» **Exercise directions**:
Starting at the first line of the data below, write out each line exactly until you reach the line containing "const SHELF_TOP = 102;", and include that line too.

» **Available data**:
++++
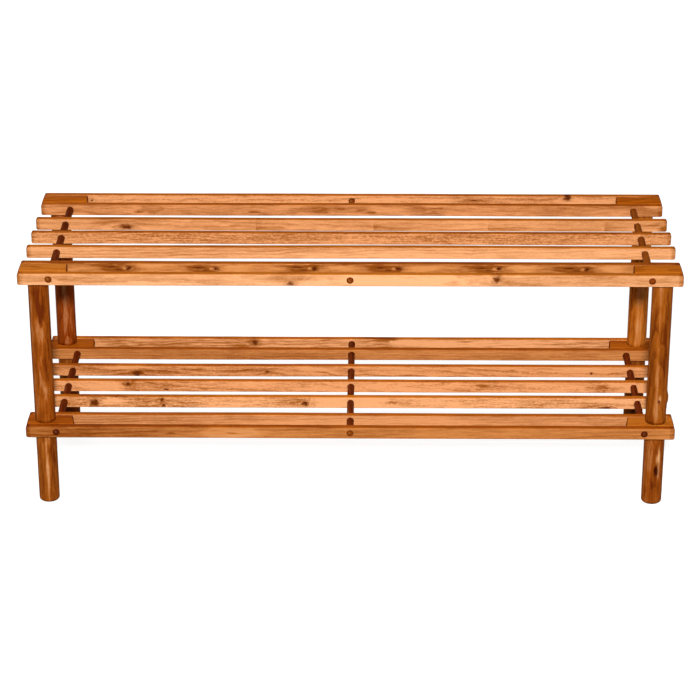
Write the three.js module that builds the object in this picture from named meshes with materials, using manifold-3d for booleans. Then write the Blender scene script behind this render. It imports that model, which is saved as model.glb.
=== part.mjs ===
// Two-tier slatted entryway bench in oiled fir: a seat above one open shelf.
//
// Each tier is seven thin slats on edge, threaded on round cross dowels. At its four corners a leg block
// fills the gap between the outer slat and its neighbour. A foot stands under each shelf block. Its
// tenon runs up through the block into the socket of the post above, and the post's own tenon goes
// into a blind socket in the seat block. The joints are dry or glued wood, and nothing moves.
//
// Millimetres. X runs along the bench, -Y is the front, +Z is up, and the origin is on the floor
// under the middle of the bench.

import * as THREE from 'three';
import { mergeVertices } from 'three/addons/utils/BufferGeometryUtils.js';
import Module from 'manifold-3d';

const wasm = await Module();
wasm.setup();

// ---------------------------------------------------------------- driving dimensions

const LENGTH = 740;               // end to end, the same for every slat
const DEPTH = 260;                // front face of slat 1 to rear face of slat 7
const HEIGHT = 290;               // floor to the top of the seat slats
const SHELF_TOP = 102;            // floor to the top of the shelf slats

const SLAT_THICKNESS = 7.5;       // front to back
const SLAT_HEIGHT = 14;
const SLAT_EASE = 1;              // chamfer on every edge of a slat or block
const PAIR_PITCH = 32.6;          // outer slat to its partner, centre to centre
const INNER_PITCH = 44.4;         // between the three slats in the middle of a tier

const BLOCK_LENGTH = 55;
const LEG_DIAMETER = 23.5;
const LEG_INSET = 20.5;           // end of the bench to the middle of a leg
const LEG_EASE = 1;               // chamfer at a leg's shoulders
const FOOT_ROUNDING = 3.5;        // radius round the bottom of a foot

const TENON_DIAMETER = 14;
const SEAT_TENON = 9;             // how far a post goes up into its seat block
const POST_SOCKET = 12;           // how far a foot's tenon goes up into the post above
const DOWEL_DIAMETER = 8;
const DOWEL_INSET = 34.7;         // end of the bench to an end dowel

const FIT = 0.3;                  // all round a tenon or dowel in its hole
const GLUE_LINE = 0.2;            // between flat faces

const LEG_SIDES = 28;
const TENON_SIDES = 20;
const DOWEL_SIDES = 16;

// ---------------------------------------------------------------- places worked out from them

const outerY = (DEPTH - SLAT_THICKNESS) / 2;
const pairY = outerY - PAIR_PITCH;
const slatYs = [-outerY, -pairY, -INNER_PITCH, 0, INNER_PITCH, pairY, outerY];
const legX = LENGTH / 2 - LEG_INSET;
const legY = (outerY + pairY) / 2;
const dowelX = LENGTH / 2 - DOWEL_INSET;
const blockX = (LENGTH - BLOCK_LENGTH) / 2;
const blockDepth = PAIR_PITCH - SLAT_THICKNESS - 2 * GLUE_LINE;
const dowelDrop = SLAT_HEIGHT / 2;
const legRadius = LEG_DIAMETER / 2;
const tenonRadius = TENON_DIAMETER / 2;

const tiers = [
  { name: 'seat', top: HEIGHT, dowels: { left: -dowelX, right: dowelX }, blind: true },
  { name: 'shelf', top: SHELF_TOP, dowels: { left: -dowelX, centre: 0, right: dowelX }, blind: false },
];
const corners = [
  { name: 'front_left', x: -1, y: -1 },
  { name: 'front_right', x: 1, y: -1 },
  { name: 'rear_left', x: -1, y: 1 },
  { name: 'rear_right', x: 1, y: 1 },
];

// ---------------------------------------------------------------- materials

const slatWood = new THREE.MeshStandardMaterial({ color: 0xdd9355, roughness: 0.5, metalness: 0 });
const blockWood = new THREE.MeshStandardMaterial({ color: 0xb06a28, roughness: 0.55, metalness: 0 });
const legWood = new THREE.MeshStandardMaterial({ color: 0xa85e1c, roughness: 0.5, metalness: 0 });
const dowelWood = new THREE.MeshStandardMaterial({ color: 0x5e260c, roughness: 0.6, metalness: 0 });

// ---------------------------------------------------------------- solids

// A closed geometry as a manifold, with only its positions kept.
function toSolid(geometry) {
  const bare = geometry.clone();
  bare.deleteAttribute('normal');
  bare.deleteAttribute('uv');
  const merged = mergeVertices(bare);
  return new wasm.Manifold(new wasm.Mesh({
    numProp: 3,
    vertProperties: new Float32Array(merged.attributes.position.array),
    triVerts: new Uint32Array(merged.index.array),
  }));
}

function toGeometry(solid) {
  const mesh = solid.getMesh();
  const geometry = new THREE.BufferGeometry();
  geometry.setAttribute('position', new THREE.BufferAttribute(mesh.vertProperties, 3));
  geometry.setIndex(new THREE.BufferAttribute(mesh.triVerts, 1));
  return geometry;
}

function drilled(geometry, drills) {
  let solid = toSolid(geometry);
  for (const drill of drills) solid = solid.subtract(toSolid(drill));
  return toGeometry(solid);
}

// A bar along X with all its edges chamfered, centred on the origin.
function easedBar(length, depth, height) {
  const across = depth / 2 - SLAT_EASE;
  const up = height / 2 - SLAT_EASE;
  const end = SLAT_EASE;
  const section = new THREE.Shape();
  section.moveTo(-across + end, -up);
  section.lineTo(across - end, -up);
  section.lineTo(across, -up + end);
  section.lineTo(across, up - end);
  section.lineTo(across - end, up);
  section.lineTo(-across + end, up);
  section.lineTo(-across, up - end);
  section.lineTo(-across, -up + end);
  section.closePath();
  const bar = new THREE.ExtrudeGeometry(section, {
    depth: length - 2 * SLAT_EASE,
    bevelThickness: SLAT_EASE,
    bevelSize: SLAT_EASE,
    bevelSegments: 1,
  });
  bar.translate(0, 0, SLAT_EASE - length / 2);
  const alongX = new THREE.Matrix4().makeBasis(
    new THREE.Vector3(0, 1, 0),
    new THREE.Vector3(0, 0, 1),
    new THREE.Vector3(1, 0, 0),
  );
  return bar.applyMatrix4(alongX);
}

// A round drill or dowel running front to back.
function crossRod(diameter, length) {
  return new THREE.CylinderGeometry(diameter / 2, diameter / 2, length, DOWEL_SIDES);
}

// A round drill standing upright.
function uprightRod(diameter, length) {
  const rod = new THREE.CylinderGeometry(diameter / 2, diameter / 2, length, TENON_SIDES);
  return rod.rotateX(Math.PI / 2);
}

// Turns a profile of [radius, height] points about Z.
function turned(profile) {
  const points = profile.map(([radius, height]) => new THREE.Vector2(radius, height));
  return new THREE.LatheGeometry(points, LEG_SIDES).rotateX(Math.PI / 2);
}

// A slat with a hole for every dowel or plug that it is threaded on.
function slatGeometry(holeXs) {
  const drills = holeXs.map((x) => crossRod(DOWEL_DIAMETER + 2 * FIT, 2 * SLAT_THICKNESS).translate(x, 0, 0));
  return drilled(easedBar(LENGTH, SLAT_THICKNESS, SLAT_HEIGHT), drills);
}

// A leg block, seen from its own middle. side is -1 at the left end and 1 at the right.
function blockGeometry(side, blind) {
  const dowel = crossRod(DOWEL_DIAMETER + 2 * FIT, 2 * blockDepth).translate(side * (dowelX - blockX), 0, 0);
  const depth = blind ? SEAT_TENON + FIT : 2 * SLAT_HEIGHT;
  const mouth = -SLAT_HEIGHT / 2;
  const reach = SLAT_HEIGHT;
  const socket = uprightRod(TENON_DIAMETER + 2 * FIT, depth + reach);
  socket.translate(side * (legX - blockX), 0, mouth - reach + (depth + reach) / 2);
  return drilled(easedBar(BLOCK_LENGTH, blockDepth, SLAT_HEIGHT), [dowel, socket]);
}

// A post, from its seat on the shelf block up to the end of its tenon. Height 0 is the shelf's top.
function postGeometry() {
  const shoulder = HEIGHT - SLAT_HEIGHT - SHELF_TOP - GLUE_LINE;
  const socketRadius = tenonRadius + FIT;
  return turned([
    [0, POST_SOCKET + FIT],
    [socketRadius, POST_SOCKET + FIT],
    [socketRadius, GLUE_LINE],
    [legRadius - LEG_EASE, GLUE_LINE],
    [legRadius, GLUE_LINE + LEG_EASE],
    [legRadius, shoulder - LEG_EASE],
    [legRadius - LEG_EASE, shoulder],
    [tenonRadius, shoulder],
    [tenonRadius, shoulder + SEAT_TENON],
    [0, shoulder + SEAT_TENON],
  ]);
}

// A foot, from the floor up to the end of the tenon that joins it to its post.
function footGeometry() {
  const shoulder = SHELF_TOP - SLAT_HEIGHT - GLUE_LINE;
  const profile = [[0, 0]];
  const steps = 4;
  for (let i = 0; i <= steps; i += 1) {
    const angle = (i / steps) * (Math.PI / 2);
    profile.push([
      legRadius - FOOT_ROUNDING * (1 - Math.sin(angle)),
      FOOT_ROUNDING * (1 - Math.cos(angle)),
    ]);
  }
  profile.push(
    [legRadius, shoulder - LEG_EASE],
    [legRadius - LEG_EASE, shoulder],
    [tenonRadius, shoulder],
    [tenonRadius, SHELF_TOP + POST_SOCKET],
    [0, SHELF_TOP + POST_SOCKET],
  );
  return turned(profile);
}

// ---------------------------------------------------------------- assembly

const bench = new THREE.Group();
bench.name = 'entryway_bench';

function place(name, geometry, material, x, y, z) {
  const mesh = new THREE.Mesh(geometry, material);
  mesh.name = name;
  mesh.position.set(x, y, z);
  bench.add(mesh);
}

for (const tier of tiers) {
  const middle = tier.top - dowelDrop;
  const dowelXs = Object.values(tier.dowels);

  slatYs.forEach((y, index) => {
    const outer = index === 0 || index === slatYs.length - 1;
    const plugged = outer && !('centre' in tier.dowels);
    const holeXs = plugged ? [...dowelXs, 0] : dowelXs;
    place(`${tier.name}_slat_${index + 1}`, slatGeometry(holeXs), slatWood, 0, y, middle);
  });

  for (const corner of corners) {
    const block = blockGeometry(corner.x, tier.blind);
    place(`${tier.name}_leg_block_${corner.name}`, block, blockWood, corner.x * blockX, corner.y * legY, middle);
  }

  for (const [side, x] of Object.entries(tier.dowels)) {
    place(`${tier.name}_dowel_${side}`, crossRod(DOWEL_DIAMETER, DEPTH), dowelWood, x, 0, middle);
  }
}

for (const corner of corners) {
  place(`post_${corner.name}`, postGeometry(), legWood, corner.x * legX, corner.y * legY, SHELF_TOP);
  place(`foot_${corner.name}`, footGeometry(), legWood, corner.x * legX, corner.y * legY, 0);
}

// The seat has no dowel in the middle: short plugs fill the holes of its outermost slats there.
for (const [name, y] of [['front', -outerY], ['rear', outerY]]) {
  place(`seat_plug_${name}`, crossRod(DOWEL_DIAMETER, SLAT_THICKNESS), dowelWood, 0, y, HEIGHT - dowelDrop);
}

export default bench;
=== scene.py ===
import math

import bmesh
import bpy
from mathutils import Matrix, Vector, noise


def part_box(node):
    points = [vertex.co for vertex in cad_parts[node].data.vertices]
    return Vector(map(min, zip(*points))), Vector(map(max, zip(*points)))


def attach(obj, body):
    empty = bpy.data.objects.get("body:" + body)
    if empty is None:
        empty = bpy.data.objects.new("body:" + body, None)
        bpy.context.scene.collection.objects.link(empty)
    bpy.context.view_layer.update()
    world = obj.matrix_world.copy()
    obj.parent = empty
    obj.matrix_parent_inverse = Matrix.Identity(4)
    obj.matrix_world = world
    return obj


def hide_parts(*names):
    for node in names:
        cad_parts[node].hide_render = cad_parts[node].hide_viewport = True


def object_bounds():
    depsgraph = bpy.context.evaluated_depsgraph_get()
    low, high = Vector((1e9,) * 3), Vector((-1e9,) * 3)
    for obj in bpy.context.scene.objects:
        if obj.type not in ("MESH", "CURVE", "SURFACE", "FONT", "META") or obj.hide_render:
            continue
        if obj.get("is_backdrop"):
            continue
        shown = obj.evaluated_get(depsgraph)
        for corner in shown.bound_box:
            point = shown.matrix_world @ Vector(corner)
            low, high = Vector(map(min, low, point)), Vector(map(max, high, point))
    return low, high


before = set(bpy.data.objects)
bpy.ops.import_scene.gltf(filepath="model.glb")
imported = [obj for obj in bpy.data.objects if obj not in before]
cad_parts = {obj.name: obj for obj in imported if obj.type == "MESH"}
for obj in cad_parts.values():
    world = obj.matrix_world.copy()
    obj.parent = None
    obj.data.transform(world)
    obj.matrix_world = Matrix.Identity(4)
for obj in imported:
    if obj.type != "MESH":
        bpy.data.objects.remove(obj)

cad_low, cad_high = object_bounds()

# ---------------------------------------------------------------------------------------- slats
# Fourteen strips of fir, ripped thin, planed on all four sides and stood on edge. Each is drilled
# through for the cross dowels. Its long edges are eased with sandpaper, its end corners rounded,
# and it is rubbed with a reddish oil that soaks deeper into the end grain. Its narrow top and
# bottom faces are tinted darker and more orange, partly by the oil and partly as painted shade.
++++
» **Reply to the exercise**:
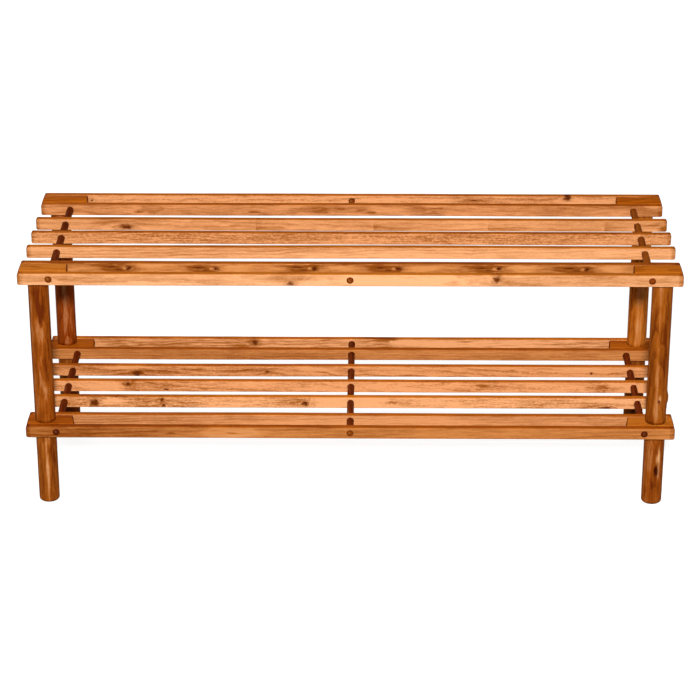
Write the three.js module that builds the object in this picture from named meshes with materials, using manifold-3d for booleans. Then write the Blender scene script behind this render. It imports that model, which is saved as model.glb.
=== part.mjs ===
// Two-tier slatted entryway bench in oiled fir: a seat above one open shelf.
//
// Each tier is seven thin slats on edge, threaded on round cross dowels. At its four corners a leg block
// fills the gap between the outer slat and its neighbour. A foot stands under each shelf block. Its
// tenon runs up through the block into the socket of the post above, and the post's own tenon goes
// into a blind socket in the seat block. The joints are dry or glued wood, and nothing moves.
//
// Millimetres. X runs along the bench, -Y is the front, +Z is up, and the origin is on the floor
// under the middle of the bench.

import * as THREE from 'three';
import { mergeVertices } from 'three/addons/utils/BufferGeometryUtils.js';
import Module from 'manifold-3d';

const wasm = await Module();
wasm.setup();

// ---------------------------------------------------------------- driving dimensions

const LENGTH = 740;               // end to end, the same for every slat
const DEPTH = 260;                // front face of slat 1 to rear face of slat 7
const HEIGHT = 290;               // floor to the top of the seat slats
const SHELF_TOP = 102;            // floor to the top of the shelf slats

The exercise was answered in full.